I like that line — “from the heart.”
That’s what makes it real. Christianity isn’t about following a list. It’s about love that changes your desires.
From Slaves to Free
Verse 18 says,
“Being then made free from sin, ye became the servants of righteousness.”
It’s funny, isn’t it? You’re free… to serve.
But that’s real freedom — not the right to do whatever you want, but the power to do what’s right.
Paul even says in verse 19, “I speak after the manner of men” — meaning he’s using human terms to help us understand. He says you once gave your whole body to sin; now give it to righteousness with that same passion.
Imagine serving holiness as eagerly as we used to chase sin. That’s transformation.
The Fruit of Holiness
Verse 21:
“What fruit had ye then in those things whereof ye are now ashamed? For the end of those things is death.”
That verse feels like a quiet moment of honesty.
What did sin ever really give us? Shame, guilt, emptiness.
And then verse 22 flips it:
“But now being made free from sin, and become servants to God, ye have your fruit unto holiness, and the end everlasting life.”

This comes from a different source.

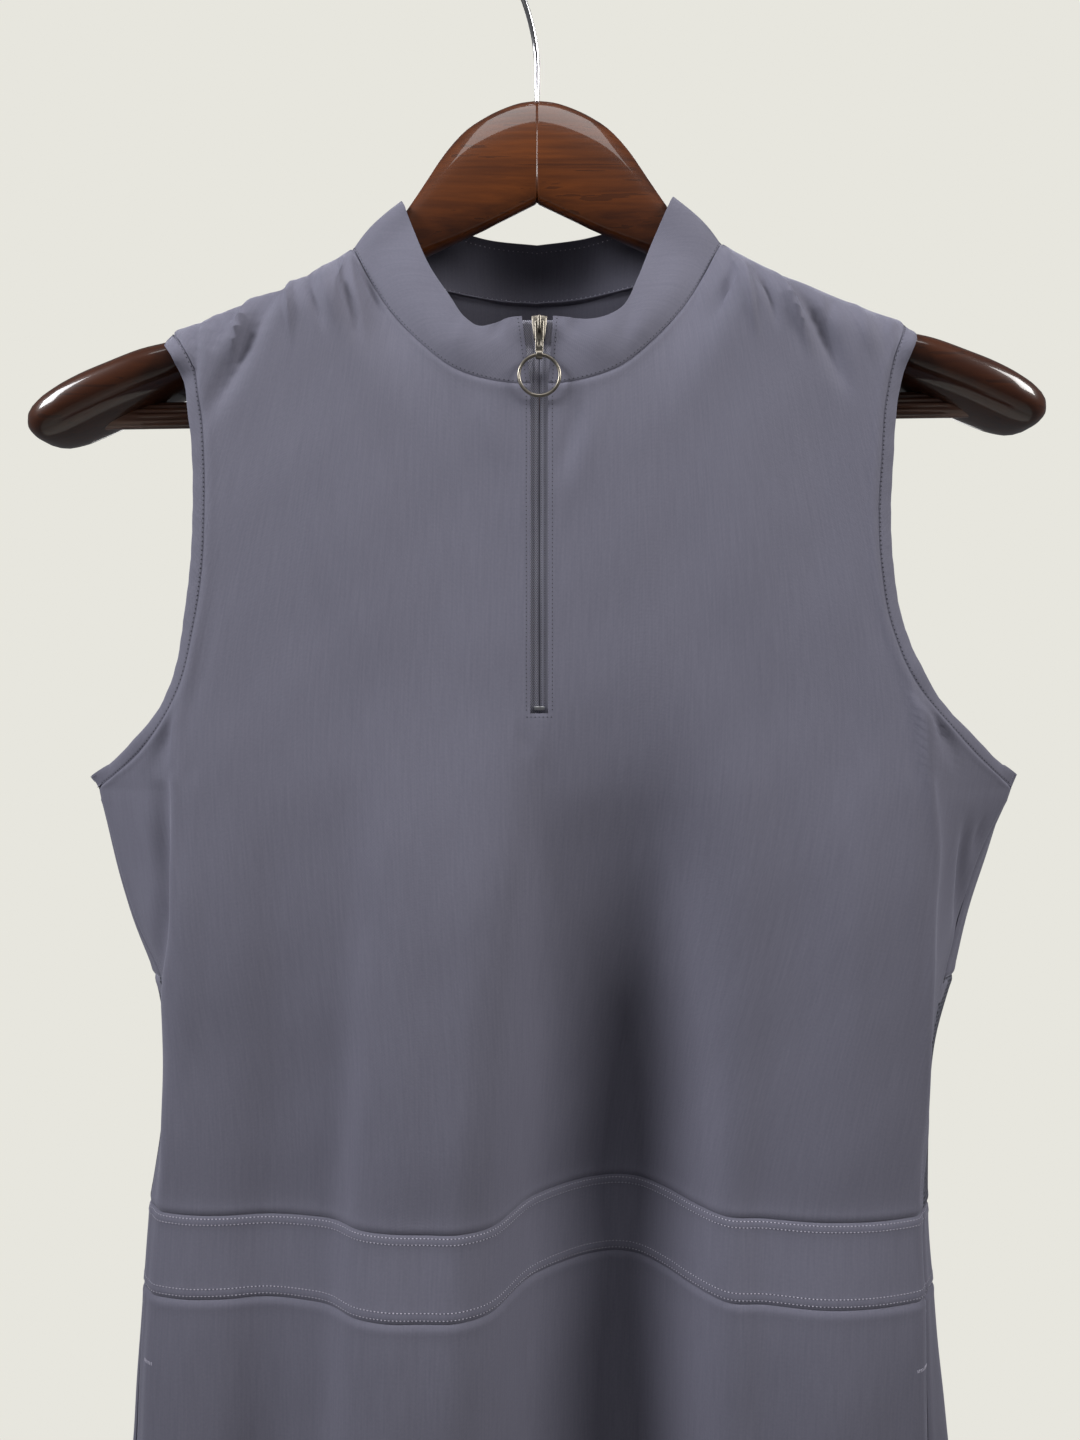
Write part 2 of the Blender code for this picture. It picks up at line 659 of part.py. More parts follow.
def make_wood(mat):
    """The wooden body: rounded sections from one arm's end to the other."""
    half = [list(row) for row in WOOD]
    stations = [[-row[0]] + row[1:] for row in half[:0:-1]] + half
    points, faces = [], []
    for x, top, bottom, front, back in stations:
        centre_y, centre_z = 0.5 * (front + back), 0.5 * (top + bottom)
        for s in range(WOOD_CORNERS):
            angle = 2 * math.pi * (s + 0.5) / WOOD_CORNERS
            c, d = math.cos(angle), math.sin(angle)
            y = centre_y + 0.5 * (back - front) * math.copysign(abs(c) ** (2 / WOOD_SQUARENESS), c)
            z = centre_z + 0.5 * (top - bottom) * math.copysign(abs(d) ** (2 / WOOD_SQUARENESS), d)
            points.append(np.array([x, y, z + LEAN * x]))
    for i in range(len(stations) - 1):
        for s in range(WOOD_CORNERS):
            a, b = i * WOOD_CORNERS + s, i * WOOD_CORNERS + (s + 1) % WOOD_CORNERS
            faces.append([a, b, b + WOOD_CORNERS, a + WOOD_CORNERS])
    faces.append(list(range(WOOD_CORNERS))[::-1])
    faces.append([len(points) - WOOD_CORNERS + s for s in range(WOOD_CORNERS)])
    wood = add_object("hanger_wood", points, faces, mat)
    reach = BAR_HALF_LENGTH + SOCKET_CLEARANCE
    cutter = tube("bar_socket_cutter", bar_path(reach, 2), BAR_RADIUS + SOCKET_CLEARANCE, 16, mat)
    cutter.hide_render = True
    cutter.display_type = "WIRE"
    cut = wood.modifiers.new("bar_socket", "BOOLEAN")
    cut.operation = "DIFFERENCE"
    cut.solver = "EXACT"
    cut.object = cutter


def bar_path(half, count):
    return [(x, 0.0, BAR_Z + LEAN * x) for x in np.linspace(-half, half, count)]


def hook_path():
    """The wire: straight up out of the wood, out to one side, and over in the crook."""
    centre_z = WIRE_RADIUS - CROOK_RADIUS + 0.0
    rise = centre_z - NECK_TOP_Z
    bend = (rise**2 - CROOK_RADIUS**2) / (2 * CROOK_RADIUS)
    swing = math.atan2(rise, bend)
    flat = [(0.0, NECK_FOOT_Z), (0.0, 0.5 * (NECK_FOOT_Z + NECK_TOP_Z))]
    for a in np.linspace(0, swing, 8):
        flat.append((-bend * (1 - math.cos(a)), NECK_TOP_Z + bend * math.sin(a)))
    for a in np.linspace(math.pi + swing, -math.radians(25), 24)[1:]:
        flat.append((CROOK_RADIUS * math.cos(a), centre_z + CROOK_RADIUS * math.sin(a)))
    return [(s * math.cos(CROOK_TURN), s * math.sin(CROOK_TURN), z) for s, z in flat]


def make_hanger(wood_mat, chrome_mat):
    make_wood(wood_mat)
    tube("hanger_bar", bar_path(BAR_HALF_LENGTH, 9), BAR_RADIUS, 16, wood_mat)
    tube("hanger_hook", hook_path(), WIRE_RADIUS, 8, chrome_mat)


# The zip

def slit_y(z):
    """Depth of the cloth's outer face beside the zip."""
    foot, top = NECK_FRONT[0][3], COLLAR_TOP[0][4]
    if z < foot:
        return front_surface_y(SLIT_X, z)
    rise = min((z - foot) / (top - foot), 1.0)
    return mix(NECK_FRONT[0][2], COLLAR_TOP[0][3], rise) - ZIP_EDGE_BULGE * math.sin(math.pi * rise)


def tape_y(z):
    return slit_y(z) + COLLAR_WALL + TAPE_SETBACK


def make_tape(name, side, mat):
    """One side's tape, from the top of the collar to just under the slit."""
    near = SLIT_X + side * SEAM_HALF_GAP
    xs = sorted((near, near + side * TAPE_WIDTH))
    zs = np.linspace(ZIP_TOP_Z - 0.8, SLIT_BOTTOM_Z - 3.0, 14)
    grid = np.array([[(x, tape_y(z), z) for x in xs] for z in zs])
    cloth_wall(name, grid, shared_normals([grid]), TAPE_WALL, (), mat)


def prism(name, outline, half_width, centre_x, mat):
    """A solid with a side outline, in Y and Z, and a width across."""
    count = len(outline)
    points = [(centre_x + side * half_width, y, z) for side in (-1, 1) for y, z in outline]
    faces = [list(range(count)), [count + n for n in range(count)][::-1]]
    faces += [[n, n + count, (n + 1) % count + count, (n + 1) % count] for n in range(count)]
    obj = add_object(name, points, faces, mat)
    mesh = bmesh.new()
    mesh.from_mesh(obj.data)
    bmesh.ops.recalc_face_normals(mesh, faces=mesh.faces)
    mesh.to_mesh(obj.data)
    mesh.free()
    return obj


def box_outline(y0, y1, z0, z1):
    return [(y0, z0), (y1, z0), (y1, z1), (y0, z1)]


def arc_outline(y, z, radius, sides):
    return [(y + radius * math.cos(2 * math.pi * (n + 0.5) / sides),
             z + radius * math.sin(2 * math.pi * (n + 0.5) / sides)) for n in range(sides)]


def combine(obj, other, operation):
    """Joins a hidden helper to an object, or cuts it out."""
    other.hide_render = True
    other.display_type = "WIRE"
    step = obj.modifiers.new(other.name, "BOOLEAN")
    step.operation = operation
    step.solver = "EXACT"
    step.object = other


def make_slider(mat):
    """The slider's body with rounded edges, and the bridge that holds the pull."""
    top, foot = SLIDER_TOP_Z, SLIDER_TOP_Z - SLIDER_HEIGHT
    back_foot, back_top_y = tape_y(foot) - SLIDER_SEAT, tape_y(top) - SLIDER_SEAT
    outline = [(back_foot - SLIDER_DEPTH, foot), (back_foot, foot),
               (back_top_y, top), (back_top_y - SLIDER_DEPTH, top)]
    slider = prism("zip_slider", outline, 0.5 * SLIDER_WIDTH, SLIT_X, mat)
    edges = slider.modifiers.new("soft_edges", "BEVEL")
    edges.width = 0.7 * MM
    edges.segments = 2
    inner = BRIDGE_FRONT_Y + BRIDGE_WIRE
    arch_top, arch_foot = LINK_AXIS_Z + 2.3, LINK_AXIS_Z - 3.6
    root = back_top_y - SLIDER_DEPTH + 0.5
    arch = [(root, arch_top), (BRIDGE_FRONT_Y, arch_top), (BRIDGE_FRONT_Y, arch_foot),
            (root, arch_foot - 0.6), (root, arch_foot + BRIDGE_WIRE - 0.6),
            (inner, arch_foot + BRIDGE_WIRE), (inner, arch_top - BRIDGE_WIRE),
            (root, arch_top - BRIDGE_WIRE)]
    combine(slider, prism("slider_bridge", arch, 0.5 * BRIDGE_WIDTH, SLIT_X, mat), "UNION")


def make_pull(mat):
    """The link on the slider's bridge and the ring in the link's eye."""
    y0, y1 = LINK_AXIS_Y - 0.5 * LINK_WALL, LINK_AXIS_Y + 0.5 * LINK_WALL
    top, foot = LINK_AXIS_Z + 0.5 * LINK_WALL, RING_AXIS_Z + 0.5 * EYE_OUTER
    plate = box_outline(y0, y1, foot, top)
    link = prism("zip_pull_link", plate, 0.5 * LINK_WIDTH, SLIT_X, mat)
    window_top = LINK_AXIS_Z - 0.5 * LINK_WALL
    window = box_outline(y0 - 1, y1 + 1, window_top - LINK_WINDOW_HEIGHT, window_top)
    combine(link, prism("link_window", window, 0.5 * LINK_WINDOW, SLIT_X, mat), "DIFFERENCE")
    eye = arc_outline(LINK_AXIS_Y, RING_AXIS_Z, EYE_OUTER, 14)
    combine(link, prism("link_eye", eye, 0.5 * EYE_LENGTH, SLIT_X, mat), "UNION")
    hole = arc_outline(LINK_AXIS_Y, RING_AXIS_Z, EYE_INNER, 14)
    combine(link, prism("link_eye_hole", hole, LINK_WIDTH, SLIT_X, mat), "DIFFERENCE")
    put_origin(link, SLIT_X, LINK_AXIS_Y, LINK_AXIS_Z)
    angles = [2 * math.pi * n / 32 for n in range(32)]
    ring = [(SLIT_X + RING_RADIUS * math.sin(a), LINK_AXIS_Y,
             RING_AXIS_Z - RING_RADIUS + RING_RADIUS * math.cos(a)) for a in angles]
    pull_ring = tube("zip_pull_ring", ring, RING_WIRE, 8, mat, closed=True)
    put_origin(pull_ring, SLIT_X, LINK_AXIS_Y, RING_AXIS_Z)


def make_stop(mat):
    width, depth, height = STOP_SIZE
    face = tape_y(STOP_Z) - 0.3
    outline = box_outline(face - depth, face, STOP_Z - 0.5 * height, STOP_Z + 0.5 * height)
    prism("zip_bottom_stop", outline, 0.5 * width, SLIT_X, mat)


def make_zip(tape_mat, brass_mat, steel_mat):
    make_tape("zip_tape_left", -1, tape_mat)
    make_tape("zip_tape_right", 1, tape_mat)
    make_slider(brass_mat)
    make_pull(brass_mat)
    make_stop(steel_mat)


# The dress

def make_pocket_bags(mat):
    zs = np.linspace(POCKET_TOP_Z, POCKET_BOTTOM_Z, BAG_ROWS)
    for name, ks in (("pocket_bag_left", BAG_COLUMNS),
                     ("pocket_bag_right", [FRONT_LAST - k for k in BAG_COLUMNS[::-1]])):
        grid = np.array([[front_section(k, z) for k in ks] for z in zs])
        cloth_wall(name, grid, shared_normals([grid]), BAG_WALL, (), mat,
                   offset=CLOTH + BAG_SETBACK)


def make_dress(cloth_mat, mesh_mat):
    front = panel(front_upper, front_section, FRONT_LAST, UPPER_ROWS, CHEST_ROWS + MESH_ROWS[1:])
    back = panel(back_upper, back_section, BACK_LAST, UPPER_ROWS, CHEST_ROWS)
    back_mesh = panel(None, back_section, BACK_LAST, (), MESH_ROWS)
    band_front = panel(None, front_section, FRONT_LAST, (), BAND_ROWS)
    band_back = panel(None, back_section, BACK_LAST, (), BAND_ROWS)
    skirt_front = panel(None, front_section, FRONT_LAST, (), SKIRT_ROWS)
    skirt_back = panel(None, back_section, BACK_LAST, (), SKIRT_ROWS)
    collar = collar_grid()
    armpit = len(UPPER_ROWS) + 1
    arm_left = band_grid(front[:armpit, 0], front[:armpit, 1],
                         back[:armpit, -1], back[:armpit, -2], -1)
    arm_right = band_grid(front[:armpit, -1], front[:armpit, -2],
                          back[:armpit, 0], back[:armpit, 1], 1)
    arm_right = arm_right[::-1]
    collar = collar[::-1]
    normals = shared_normals([front, back, back_mesh, band_front, band_back, skirt_front,
                              skirt_back, collar, arm_left, arm_right])

    slit_rows = UPPER_ROWS.index(SLIT_ROW_SHARE)
    keep = np.ones((front.shape[0] - 1, front.shape[1] - 1), bool)
    keep[:slit_rows, FRONT_SLIT] = False
    every = ("top", "bottom", "first", "last")
    cloth_wall("front_bodice", front, normals, CLOTH, every, cloth_mat, keep)
    cloth_wall("back_bodice", back, normals, CLOTH, every, cloth_mat)
    cloth_wall("back_mesh_panel", back_mesh, normals, CLOTH, every, mesh_mat)
    cloth_wall("waistband_front", band_front, normals, CLOTH, every, cloth_mat)
    cloth_wall("waistband_back", band_back, normals, CLOTH, every, cloth_mat)
    seams = ("top", "first", "last")
    cloth_wall("skirt_front", skirt_front, normals, CLOTH, seams, cloth_mat)
    cloth_wall("skirt_back", skirt_back, normals, CLOTH, seams, cloth_mat)
    cloth_wall("collar", collar, normals, COLLAR_WALL, ("bottom",), cloth_mat)
    cloth_wall("armhole_band_left", arm_left, normals, CLOTH, ("top",), cloth_mat, ring=True)
    cloth_wall("armhole_band_right", arm_right, normals, CLOTH, ("bottom",), cloth_mat, ring=True)
    make_pocket_bags(cloth_mat)


def main():
    clear_scene()
    cloth_mat = material("slate knit", (0.125, 0.120, 0.155), 0.75)
    mesh_mat = material("patterned mesh", (0.115, 0.115, 0.150), 0.8)
    wood_mat = material("dark walnut varnish", (0.075, 0.026, 0.014), 0.25)
    chrome_mat = material("chrome wire", (0.75, 0.75, 0.77), 0.15, 1.0)
    tape_mat = material("zip tape", (0.085, 0.085, 0.110), 0.8)
    brass_mat = material("aged brass", (0.42, 0.36, 0.28), 0.35, 1.0)
    make_hanger(wood_mat, chrome_mat)
    make_dress(cloth_mat, mesh_mat)
    make_zip(tape_mat, brass_mat, chrome_mat)


main()
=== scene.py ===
import bisect
import math

import bpy
import numpy as np
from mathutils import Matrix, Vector


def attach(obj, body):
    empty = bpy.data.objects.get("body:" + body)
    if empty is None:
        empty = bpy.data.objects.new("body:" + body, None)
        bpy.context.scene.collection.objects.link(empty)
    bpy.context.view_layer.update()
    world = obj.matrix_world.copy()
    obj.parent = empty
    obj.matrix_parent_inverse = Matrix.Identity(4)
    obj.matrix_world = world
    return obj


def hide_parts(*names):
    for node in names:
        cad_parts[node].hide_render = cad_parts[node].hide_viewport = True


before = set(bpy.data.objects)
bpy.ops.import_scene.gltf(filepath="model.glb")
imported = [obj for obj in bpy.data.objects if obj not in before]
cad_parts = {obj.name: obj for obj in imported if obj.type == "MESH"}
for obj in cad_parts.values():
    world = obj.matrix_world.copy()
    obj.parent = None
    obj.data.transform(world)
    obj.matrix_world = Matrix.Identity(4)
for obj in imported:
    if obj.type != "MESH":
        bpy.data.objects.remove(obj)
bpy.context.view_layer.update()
mm = 0.001
carrier = "dress_on_hanger"
print("frame loaded:", len(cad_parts), "nodes")


# Materials

paint = {
    "knitDark": (0.092, 0.090, 0.122),
    "knitLight": (0.168, 0.165, 0.212),
    "mesh": (0.120, 0.124, 0.160),
    # near-black of the mesh holes: painted shade of the inside seen through them
    "meshHoleShade": (0.020, 0.021, 0.030),
    "tape": (0.38, 0.375, 0.45),
    "tapeDipShade": (0.125, 0.123, 0.160),
    "threadLight": (0.56, 0.54, 0.64),
    # dark thread, also used for the painted shade in the waistband's needle holes
    "threadDarkAndHoleShade": (0.022, 0.021, 0.030),
    "woodDark": (0.030, 0.0085, 0.004),
    "woodWarm": (0.150, 0.040, 0.008),
    "barWood": (0.300, 0.130, 0.075),
    "woodPore": (0.012, 0.005, 0.004),
    "brass": (0.31, 0.28, 0.235),
    "steel": (0.66, 0.66, 0.68),
    "chrome": (0.78, 0.78, 0.80),
}


def newGroup(name, inputs, outputs):
    tree = bpy.data.node_groups.new(name, "ShaderNodeTree")
    for label, kind, value in inputs:
        socket = tree.interface.new_socket(label, in_out="INPUT", socket_type=kind)
        if value is not None:
            socket.default_value = value
    for label, kind in outputs:
        tree.interface.new_socket(label, in_out="OUTPUT", socket_type=kind)
    return tree, tree.nodes.new("NodeGroupInput"), tree.nodes.new("NodeGroupOutput")


def mathNode(tree, operation, first, second=None, third=None):
    node = tree.nodes.new("ShaderNodeMath")
    node.operation = operation
    for i, value in enumerate((first, second, third)):
        if value is None:
            continue
        if isinstance(value, (int, float)):
            node.inputs[i].default_value = value
        else:
            tree.links.new(value, node.inputs[i])
    return node.outputs[0]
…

That’s it — the fruit of holiness. It’s not flashy. It’s peace. It’s waking up without shame. It’s joy that doesn’t rot by morning.
And then, the final verse — the one everyone knows, but sometimes rushes through too fast:
“For the wages of sin is death; but the gift of God is eternal life through Jesus Christ our Lord.”
That verse says everything. Sin pays what it owes — death. But God gives what we could never earn — eternal life.
Wages versus gift.
Death versus life.
Sin versus grace.
And grace wins. Every single time.
Final Thoughts
Romans 6 isn’t just about rules. It’s about identity.
It’s Paul saying, You’re not that person anymore.
You died.
You were buried.
And you rose again.
Now walk like someone alive.
You’ll still stumble, sure — we all do — but you’re walking in a different direction now.
When guilt tries to drag you back, when sin whispers your old name, just remember: that person’s gone.
You belong to Jesus now.
And grace — beautiful, undeserved, unshakable grace — is your new master.